*** ENTRIES SHOWN ***
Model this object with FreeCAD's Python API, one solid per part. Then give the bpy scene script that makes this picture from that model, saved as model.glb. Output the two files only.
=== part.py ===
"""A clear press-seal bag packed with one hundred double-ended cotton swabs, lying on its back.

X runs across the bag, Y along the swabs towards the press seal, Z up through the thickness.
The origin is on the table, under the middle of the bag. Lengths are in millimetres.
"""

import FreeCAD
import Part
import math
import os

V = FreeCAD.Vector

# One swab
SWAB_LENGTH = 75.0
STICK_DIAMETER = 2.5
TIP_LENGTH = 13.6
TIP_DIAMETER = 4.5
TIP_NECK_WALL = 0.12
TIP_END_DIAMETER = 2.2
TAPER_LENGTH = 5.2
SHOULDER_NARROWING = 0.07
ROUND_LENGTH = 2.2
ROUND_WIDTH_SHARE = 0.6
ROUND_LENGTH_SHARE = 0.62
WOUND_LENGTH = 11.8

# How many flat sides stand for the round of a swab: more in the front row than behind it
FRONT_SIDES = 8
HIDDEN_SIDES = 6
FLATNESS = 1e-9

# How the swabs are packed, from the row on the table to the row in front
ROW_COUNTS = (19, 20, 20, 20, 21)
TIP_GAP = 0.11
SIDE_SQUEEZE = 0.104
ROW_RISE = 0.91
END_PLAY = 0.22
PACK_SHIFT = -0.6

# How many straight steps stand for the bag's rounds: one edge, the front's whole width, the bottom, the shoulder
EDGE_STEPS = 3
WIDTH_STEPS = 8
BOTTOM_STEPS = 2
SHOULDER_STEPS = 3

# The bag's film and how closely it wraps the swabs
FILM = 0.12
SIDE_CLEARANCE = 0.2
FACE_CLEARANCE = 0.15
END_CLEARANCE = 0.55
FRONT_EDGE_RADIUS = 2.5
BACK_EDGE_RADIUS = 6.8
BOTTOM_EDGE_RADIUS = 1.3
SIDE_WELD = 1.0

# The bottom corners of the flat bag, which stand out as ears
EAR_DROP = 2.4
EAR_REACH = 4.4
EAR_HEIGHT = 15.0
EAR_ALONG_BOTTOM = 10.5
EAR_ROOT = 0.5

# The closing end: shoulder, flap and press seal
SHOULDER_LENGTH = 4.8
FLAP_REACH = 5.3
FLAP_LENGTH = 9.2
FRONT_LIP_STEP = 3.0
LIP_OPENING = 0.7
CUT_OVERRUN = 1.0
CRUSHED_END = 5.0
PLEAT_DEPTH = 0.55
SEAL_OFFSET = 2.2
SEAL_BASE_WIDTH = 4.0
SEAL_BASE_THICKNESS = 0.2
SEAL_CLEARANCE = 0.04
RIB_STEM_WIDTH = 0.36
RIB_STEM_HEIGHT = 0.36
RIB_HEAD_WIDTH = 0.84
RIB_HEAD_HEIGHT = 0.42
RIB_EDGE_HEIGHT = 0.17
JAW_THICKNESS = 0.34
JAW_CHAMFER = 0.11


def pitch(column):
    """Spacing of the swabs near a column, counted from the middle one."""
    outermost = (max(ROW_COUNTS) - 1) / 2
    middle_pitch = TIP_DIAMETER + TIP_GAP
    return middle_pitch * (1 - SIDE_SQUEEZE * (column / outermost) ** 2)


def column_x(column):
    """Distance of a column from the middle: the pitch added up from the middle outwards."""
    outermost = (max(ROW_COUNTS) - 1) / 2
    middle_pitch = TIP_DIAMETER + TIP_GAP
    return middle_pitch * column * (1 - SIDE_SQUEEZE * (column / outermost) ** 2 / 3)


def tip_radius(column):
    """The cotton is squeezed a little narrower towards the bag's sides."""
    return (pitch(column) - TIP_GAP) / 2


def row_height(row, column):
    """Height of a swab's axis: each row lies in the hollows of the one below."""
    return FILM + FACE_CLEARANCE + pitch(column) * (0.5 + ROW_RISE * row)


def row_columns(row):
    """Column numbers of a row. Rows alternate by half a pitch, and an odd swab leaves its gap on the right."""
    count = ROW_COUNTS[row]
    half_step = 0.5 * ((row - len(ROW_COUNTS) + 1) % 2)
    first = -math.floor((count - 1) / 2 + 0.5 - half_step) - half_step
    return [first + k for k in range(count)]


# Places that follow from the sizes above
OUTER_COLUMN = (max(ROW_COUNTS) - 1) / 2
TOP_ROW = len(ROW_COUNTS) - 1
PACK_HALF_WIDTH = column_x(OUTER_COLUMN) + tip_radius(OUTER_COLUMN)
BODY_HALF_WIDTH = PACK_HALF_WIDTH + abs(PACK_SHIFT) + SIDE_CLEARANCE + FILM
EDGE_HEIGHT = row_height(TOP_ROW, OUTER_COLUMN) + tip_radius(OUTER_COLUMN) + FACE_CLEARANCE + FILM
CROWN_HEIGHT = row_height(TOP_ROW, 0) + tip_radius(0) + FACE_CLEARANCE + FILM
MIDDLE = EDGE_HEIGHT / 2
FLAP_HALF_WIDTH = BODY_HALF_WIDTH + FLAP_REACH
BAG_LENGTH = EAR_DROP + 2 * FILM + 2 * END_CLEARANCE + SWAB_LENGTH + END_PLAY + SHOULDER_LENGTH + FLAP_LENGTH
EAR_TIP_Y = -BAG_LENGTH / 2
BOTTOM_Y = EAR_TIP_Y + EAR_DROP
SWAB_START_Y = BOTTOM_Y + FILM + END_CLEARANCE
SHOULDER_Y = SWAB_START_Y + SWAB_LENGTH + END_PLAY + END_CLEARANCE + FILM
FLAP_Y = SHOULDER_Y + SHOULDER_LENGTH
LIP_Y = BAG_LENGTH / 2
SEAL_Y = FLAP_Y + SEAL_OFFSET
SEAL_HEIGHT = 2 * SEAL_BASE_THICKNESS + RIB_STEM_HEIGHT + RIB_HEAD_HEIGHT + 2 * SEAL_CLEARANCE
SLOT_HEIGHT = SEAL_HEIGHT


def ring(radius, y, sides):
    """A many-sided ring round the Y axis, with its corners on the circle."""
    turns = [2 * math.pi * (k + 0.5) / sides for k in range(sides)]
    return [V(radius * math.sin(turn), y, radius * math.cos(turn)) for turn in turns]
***
*** ENTRIES SHOWN ***
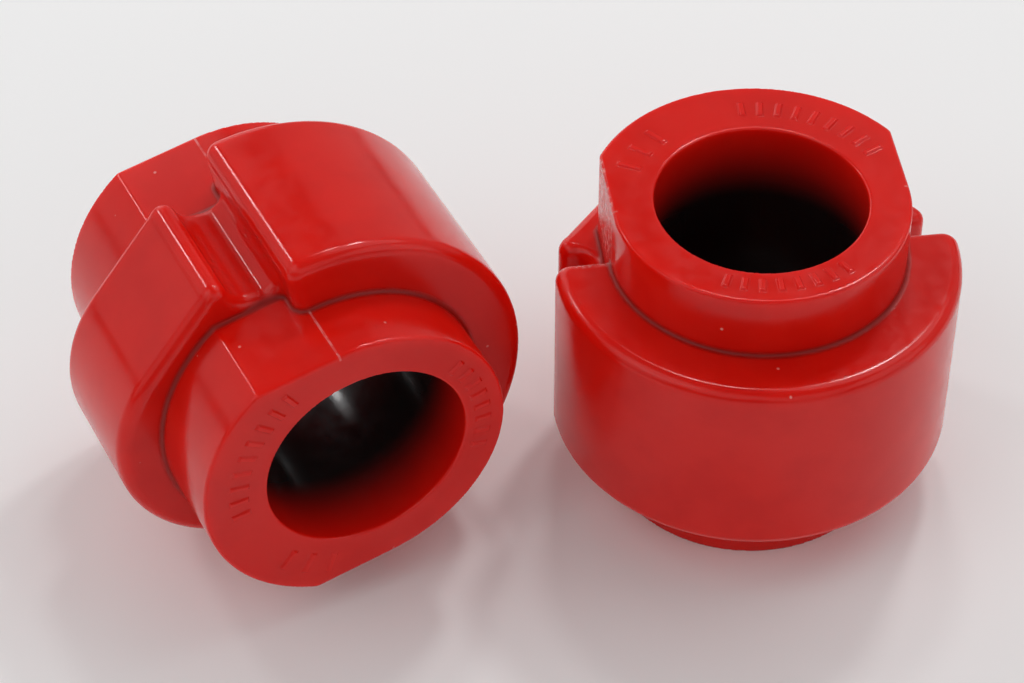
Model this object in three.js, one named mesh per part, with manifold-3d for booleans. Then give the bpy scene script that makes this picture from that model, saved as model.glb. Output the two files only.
***
EXERCISE DESCRIPTION: Output the lines of the records above exactly as they appear, from the line containing "Model this object with" through the line containing "EAR_ROOT = 0.5".

FULL ANSWER:
Model this object with FreeCAD's Python API, one solid per part. Then give the bpy scene script that makes this picture from that model, saved as model.glb. Output the two files only.
=== part.py ===
"""A clear press-seal bag packed with one hundred double-ended cotton swabs, lying on its back.

X runs across the bag, Y along the swabs towards the press seal, Z up through the thickness.
The origin is on the table, under the middle of the bag. Lengths are in millimetres.
"""

import FreeCAD
import Part
import math
import os

V = FreeCAD.Vector

# One swab
SWAB_LENGTH = 75.0
STICK_DIAMETER = 2.5
TIP_LENGTH = 13.6
TIP_DIAMETER = 4.5
TIP_NECK_WALL = 0.12
TIP_END_DIAMETER = 2.2
TAPER_LENGTH = 5.2
SHOULDER_NARROWING = 0.07
ROUND_LENGTH = 2.2
ROUND_WIDTH_SHARE = 0.6
ROUND_LENGTH_SHARE = 0.62
WOUND_LENGTH = 11.8

# How many flat sides stand for the round of a swab: more in the front row than behind it
FRONT_SIDES = 8
HIDDEN_SIDES = 6
FLATNESS = 1e-9

# How the swabs are packed, from the row on the table to the row in front
ROW_COUNTS = (19, 20, 20, 20, 21)
TIP_GAP = 0.11
SIDE_SQUEEZE = 0.104
ROW_RISE = 0.91
END_PLAY = 0.22
PACK_SHIFT = -0.6

# How many straight steps stand for the bag's rounds: one edge, the front's whole width, the bottom, the shoulder
EDGE_STEPS = 3
WIDTH_STEPS = 8
BOTTOM_STEPS = 2
SHOULDER_STEPS = 3

# The bag's film and how closely it wraps the swabs
FILM = 0.12
SIDE_CLEARANCE = 0.2
FACE_CLEARANCE = 0.15
END_CLEARANCE = 0.55
FRONT_EDGE_RADIUS = 2.5
BACK_EDGE_RADIUS = 6.8
BOTTOM_EDGE_RADIUS = 1.3
SIDE_WELD = 1.0

# The bottom corners of the flat bag, which stand out as ears
EAR_DROP = 2.4
EAR_REACH = 4.4
EAR_HEIGHT = 15.0
EAR_ALONG_BOTTOM = 10.5
EAR_ROOT = 0.5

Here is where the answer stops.